In this way, the Shanghai system leads to a virtuous cycle. By requiring all teachers to be degree holders and to engage in continuous professional development, Shanghai creates strong teachers. As they gain experience, they then communicate their best practices to others, fostering student growth and performance.
Shanghai and the U.S.: A study in contrasts
Teacher coaching exists in many parts of the U.S., yet Shanghai’s model starkly contrasts with American school reform. In the U.S., the first instinct of the underfunded is to cut recess, gym, and other physical activities, but in China warm-up calisthenics are a crucial element. Districts there reward star teachers but penalize the underperforming, ultimately placing the burden on the teacher. While Shanghai makes liberal use of teacher partnerships, American schools lack the funding to do so.
It’s not just about the money; Shanghai’s model is far more collaborative. In Shanghai, help for inexperienced teachers come from their more-experienced peers within the district. However, in the U.S., many districts fail to foster a sense of teacher community, instead replacing community with competition, as underperforming schools within the same district compete for survival. Shanghai’s model fosters community and allows teachers young and old to learn from one another. In the U.S., many teachers argue that senior faculty members are less responsive to classroom reforms and calls for change, especially when that change comes from outside organizations, such as TFA. In Boston, seasoned teachers have even resisted the TFA’s presence.

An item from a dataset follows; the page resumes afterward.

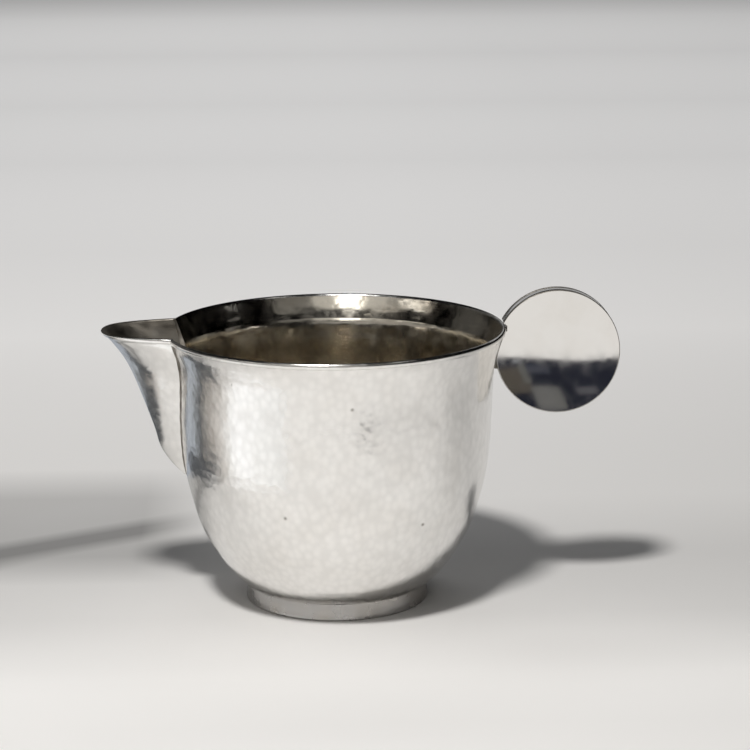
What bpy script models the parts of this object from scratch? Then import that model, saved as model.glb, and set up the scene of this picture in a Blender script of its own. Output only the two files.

One reason is structural. The U.S. places much of the hope for its education reform on outside organizations which only provide short-term fixes. Programs such as TFA, which places recent college graduates into two-year teaching commitments in low-performing districts, fail to retain teachers after their commitment ends. More than half of TFA teachers leave teaching after their two-year commitment, with only 14.8% continuing to teach in low income schools, proving that outside programs are unsustainable in creating innovative career teachers.
Having been a teacher in the Teach for America program myself, I’ve seen firsthand how ineffective the program can be. Aiming to eliminate the achievement gap, TFA uses assessment-driven teaching to meet this end goal. TFA teachers are encouraged to plan backwards, or “teach to the test.” But in Shanghai, it is becoming apparent that this model is less effective than creating engaged students, which is why Shanghai recently stopped testing its elementary students.
We also can’t ignore the role that parents play—or in the case of the U.S., often fail to play. Many think the key to reforming American education is increasing parental involvement in the classroom. Many teachers find that when parental involvement is high, student success isn’t far behind. Yet many parents fail to jump on board, and teachers and parents often fail to communicate, making it hard for parents to see the role they need to play in their child’s academic success. This greatly contrasts with Shanghai’s model, which includes parents in every step of the curricular process, with parents devoting a student’s after-school hours into intensive study sessions. Chinese parents have a heavy hand in their child’s study methods, often paying for their child to attend tutorial schools which prepare students for passing public examinations.
And finally, there’s race. The nature of Shanghai’s population is something observers often miss when evaluating the Shanghai model. Shanghai’s population, like most of China, is made up primarily of Han Chinese. This homogenous population lacks many of the issues that draw funds and attention away from their American counterparts. By contrast, America’s diverse population, with its racial issues, strict special education requirements, and language differences creates barriers that impede teacher performance for freshman teachers.
What can we learn from Shanghai?
The cornerstone of the American education system is its ability to create a corps of students who are critical thinkers and problem-solvers. The U.S. is keen to point out other nations’ failure to emphasize critical thinking skills, a criticism often leveled at China. Shanghai is in fact working to remove itself from this category and make creativity and problem-solving skills a focal point. Indeed, it is clear that the U.S. could learn much from Shanghai’s improvement plan, not the other way around.
Sadly, I do not believe that the Shanghai model will catch on in the U.S.’s most troubled schools. Urban school districts face numerous obstacles on their road to achieving a passing grade–racial divides, under-achieving students, and low-parental involvement—that are not as widespread in the American suburbs, or in Shanghai. As a result, in the U.S. there is very little that a veteran suburban teacher can contribute to the best practices of a struggling urban teacher.
Instead, urban educators are left to produce their own strong examples to mentor the under-performing teachers in their district. However, with strict competition between schools, all vying to achieve passing state test scores to avoid being shut down the following year, it’s unlikely that teachers from one school will have the time to catch their breath and turn their attention to failing counterparts across the city.